We walked back to the north end and went inside the Origen Experience building.  They had a short historical reenactment of people in Las Vegas from 100 years ago.  A “behind-the-scenes” tour showed us firsthand the effects of a flash flood in the desert.  There are also exhibits on desert habitat and wildlife, the history of Las Vegas, and an arcade with games related to green and sustained living.  The building has interesting architecture.  Just inside the entrance is a circular rotunda that connects to all the main rooms of the museum.  The circular room has streams and images under the floor viewable through transparent tiles.  In the restrooms, rather than faucets, the water comes from pipes that extend from the ceiling.

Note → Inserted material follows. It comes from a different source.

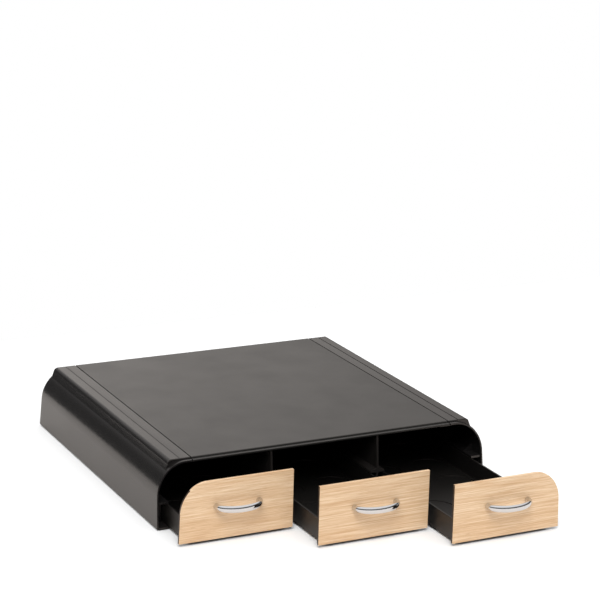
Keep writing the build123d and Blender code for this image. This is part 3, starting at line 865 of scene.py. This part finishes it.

We went outside to the grounds where much of the festival was taking place.  It was hot out, between 90-100 degrees, but a slight breeze and the fact that it was dry heat made it bearable.  My wife waited in the long line for ice cream that, surprisingly, moved rather quickly.  They also had face painting and on the outdoor stage the emcees facilitated a hula hoop contest for the children.  Too bad that boy at our cousins’ son’s birthday party wasn’t there.  He would have won easily.  Later a band playing Celtic music and some Celtic dancers took the stage.  I wonder if they would be watching the NBA finals that evening.

We walked around some of the 1.8 miles of desert trails that make up most of the eastern grounds of the Preserve.  There’s an old oil derrick that’s reminiscent of the film There Will be Blood.  There’s a community of Joshua trees behind which the future Nevada State Museum was under construction.  There’s supposedly wildlife to be seen along the trails but the closest we got was seeing a turtle’s burrow (labeled by a sign) and hearing a dog barking.  Further east the grounds include a large spring-fed wetlands known as known in Spanish as cienega.  The cienega is downhill from the other trails and contains very tall grasses and other green vegetation.  On the south end the springs have created the “Cauldron Pool,” the source of water for much of the vegetation.

After a while in the desert heat we returned to the Springs Café and got some Naked juice to cool down.  We figured we would support our hometown since Naked has its headquarters in Azusa.  I got watermelon flavor and my wife got mango flavor.  We tried both and agreed that the watermelon tasted better.  After cooling down we went to the large gift shop on the ground level below the café.  It contains myriad wares such as books, toys, jewelry, food, even apple cider from Washington (?).  We got some water bottles and stickers and then left the Preserve.  The scheduled end time for the festival of 4 pm had long past.

Until my wife had found out about Springs Preserve on MSN, I never thought I would go to Vegas to visit a nature preserve.  There’s so much more to Vegas than the bright lights and impressive hotel/casinos on the Strip.